BURGER AND A BUST

BY ANDREW WELLNER
Frontiersman

PALMER — A slow-moving stream of people were getting kicked out of the Seether concert Friday. Most of them were drunk. Only one chose to resist.

Alaska State Fair security handed the woman in the green shirt off to Sgt. Shayne La Croix of the Palmer Police Department. The woman tried to wriggle free. La Croix asked that she put her hands behind her back.

He asked again.

And again.

Then, he took a breath and tossed Gretchen Duggar, 23, of Anchorage, into the grass.

“Why are you arresting me?” she protested as La Croix slapped the cuffs on her.

The answer, officer Andy DeVeaux said later, was contained in a charging document — disorderly conduct and, after she admitted to slugging the other woman, assault.

When the Alaska State Fair comes to town, it’s always the busiest time of year for Palmer police. Few, if any, officers are allowed unscheduled leave. The department pulls in extra shifts to staff the fair while still covering the rest of the town. But ask most of the officers and they’ll say they don’t mind. Some might even admit to having fun.

“There’s always something going on. There’s not a lot of down time,” DeVeaux said.

The rest of the revelers pulled out of the Seether concert that night — a little over half a dozen — were ejected, either from the concert or the fair, and asked not to return.

Asked if as many people got rowdy at last week’s Beach Boys concert, DeVeaux laughed, and said, “No.” In fact, Palmer didn’t even provide security for that one. The only concerts police made an effort to have a presence at was Seether and David Archuleta.

“The biggest problem that we had with the Archuleta concert was some of the parents getting upset because they paid $75 per child to get in and they were in the back,” he said.

Well, that and the family they had to ask to move along. Mom decided to park on the Glenn Highway and hear it from there with her kids.         

“First of all, it’s no parking. Second, you’ve got to move on,” DeVeaux said was the advice the woman was given.

DeVeaux and most of the other officers agreed that this year’s fair was relatively tame.

“We haven’t had the fender benders in the parking lot or the yelling matches,” DeVeaux said, as he surveyed the lots packed to overflowing.
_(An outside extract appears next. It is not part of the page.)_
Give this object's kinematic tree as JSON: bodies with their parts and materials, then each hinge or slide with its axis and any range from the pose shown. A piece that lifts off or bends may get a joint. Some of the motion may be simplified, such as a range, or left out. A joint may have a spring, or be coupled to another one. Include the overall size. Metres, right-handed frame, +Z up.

But Friday they did have a couple of fights and one gun call. The guy was armed but didn’t know better than to bring his pistol into the fair.

It’s almost a yearly ritual, said Detective Sgt. Kelly Turney, one of the officers who kicked out the man with the gun.

“There’s a couple of things you do at the fair. Have a Husky burger, get a gun call, get into a foot pursuit,” he said.

As he patrolled the camping lots, Turney said the atmosphere was better than he’d expected. The camping lot got rowdy last year and was his biggest concern going into this year’s fair. But fair security put new plans in place and added some personnel. It seemed to work.

As the crowds thinned out approaching midnight, calls became less frequent. It almost seemed like Turney and Officer Dwayne Shelton would wind up the night just chatting with people as they walk the trails or stop by Vagabond Blues to catch a late-night acoustic Beatles cover.

But then someone had to get mad at someone else and Turney and Shelton took off running to Pioneer Plaza — the big open space containing the Alaska SeaLife Center tent.

Apparently two guys had been hitting on three girls who were having none of it. A third guy tried to jump in to be the hero.

“Somebody threw a punch. Nobody knows who. But one of the girls got hit in the back of the head,” Turney said.

The incident ended without charges or a firm understanding of what happened. But that didn’t mean Turney didn’t have to get tough with the shirtless man who tried to play hero. As the man was escorted from the fair he started eyeing one of the guys he’d tried to fight.

“Hey, you mad-dog, hit him again and I’m taking your ass to jail,” Turney shouted.